Il faut maintenant se pencher sur un aspect de l'œuvre de Stendhal et qui apparaît comme le motif générateur de son écriture et qui est la question des pères et plus particulièrement celui de l'indignité des pères. Fabrice et Julien ont ceci en commun qu'ils ne sont pas aimés de leurs pères. Ceci les poussera à sortir de leur condition mais orientera leur rapport aux femmes dont le doublement des figures est encore un point commun aux deux romans. Au trio Julien, Mme de Rénal, Mathilde de la Mole, répond celui formé de Fabrice, la duchesse et Clélia. A chaque fois se trouve une figure de mère et une figure d'amante, disposées autour de l'homme, comme l'exposition de deux pôles amoureux. La situation de Fabrice est celle d'un Œdipe empêché. C'est Œdipe qui s'arrête devant Laïos et ne lui dispute pas sa place au monde. C'est pourquoi l'inceste ne sera jamais consommé et que Fabrice n'est pas amoureux de sa tante. C'est pourquoi, surtout, la tragédie se commue en mélodrame qui est la forme définitive du romantisme, on y reviendra. Mais la relation au père est doublée d'un non-dit.
L'introduction du roman et l'arrivée de l'armée napoléonienne à Milan se passe un an avant la naissance de Fabrice, à un moment où le lieutenant Robert, soldat français, fréquente assidument le salon milanais de la marquise del Dongo, moment où la pusillanimité de son mari, vieux réactionnaire au service de l'occupant autrichien, l'avait poussé à se retrancher dans son château de Grianta, laissant sa femme et sa sœur à Milan. On comprend que Fabrice est le fruit adultérin des amours de Robert et de la marquise. C'est ainsi qu'il est à la fois français et italien, c'est-à-dire qu'il occupe une position dans laquelle Stendhal n'a aucun mal à se reconnaître. A bien des titres, l'arrivée de Napoléon à Milan est donc séminale : elle ouvre le roman, elle est attachée à un tendre souvenir pour Stendhal et donne naissance à Fabrice. Il est facile d'imaginer combien la réminiscence chez Stendhal d'un souvenir heureux, son premier séjour en Italie, terni par sa réclusion à Civitavecchia a pu libérer l'idée de son roman, comme la réclusion de Fabrice lui offrira de hautes visées.

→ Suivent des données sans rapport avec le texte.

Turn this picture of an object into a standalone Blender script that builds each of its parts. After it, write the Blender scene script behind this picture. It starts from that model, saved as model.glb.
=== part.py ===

Waterloo constitue la double occasion pour Fabrice, offerte et manquée, de rencontrer à la fois son géniteur et son idole, Napoléon. Comme le remarque à juste titre Béatrice Didier, le retrait de son cheval sous l'assise de Fabrice pour le donner au général A*** qui n'est autre que l'ancien lieutenant Robert, est le symbole d'une castration. Par le double jeu des promotions et des pseudonymes, Fabrice aura raté l'occasion de se faire reconnaître. Pourtant le sang français irrigue bien les veines du marchesino, qui porte en lui cet idéal des Lumières et voue un culte à Napoléon.

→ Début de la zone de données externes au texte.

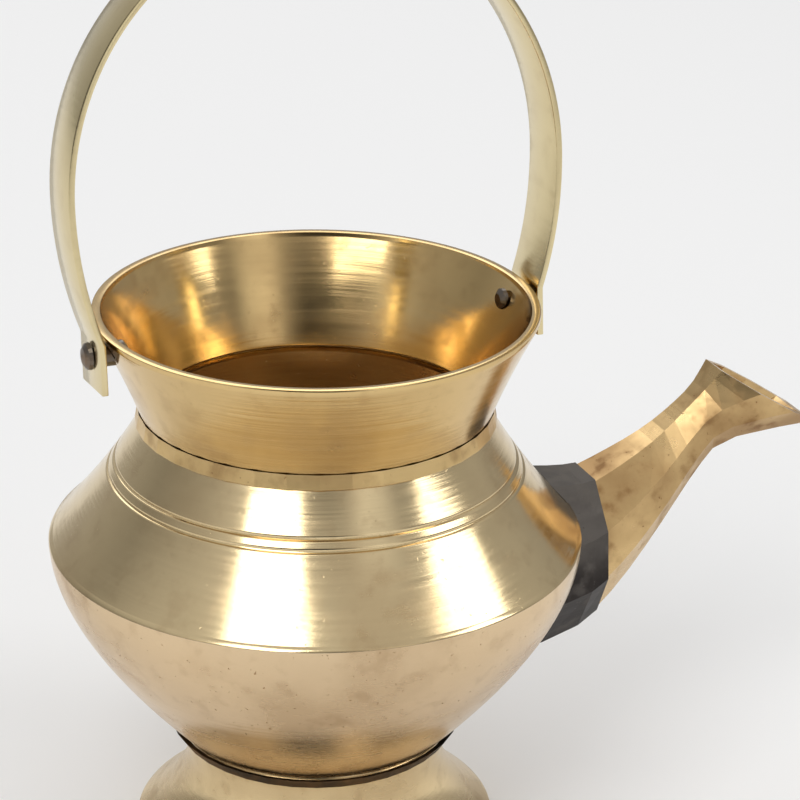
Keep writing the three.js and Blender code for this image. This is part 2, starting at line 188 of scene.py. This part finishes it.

Il faut peut-être lier à cela l'absence totale d'ambition du jeune del Dongo tel qu'il s'en ouvrira à Clélia, ou en tout cas une incapacité à mener sa vie selon les termes du monde. Et c'est ainsi que Fabrice incarne comme le regret d'être né. Les neuf mois de sa première réclusion dans la tour Farnèse s'apparentent à une gestation dont l'évasion est décrite comme un accouchement difficile, sinon regretté, que le motif du retour indique bien. Ce qu'il trouve dans sa prison, en hauteur, dont la nuit dans le clocher du père Blanès est une préfiguration, c'est l'idéal d'un amour transparent. Blanès va lui apprendre la vanité du langage face à la puissance des signes. Autrement dit, il va rendre pour Fabrice le monde chiffré, c'est-à-dire déchiffrable et compréhensible. On passe de la confusion absolue du monde à une possible lisibilité. Or ce monde est celui que crée le romancier, la volonté d'inventer un monde illustre le besoin de créer un sens.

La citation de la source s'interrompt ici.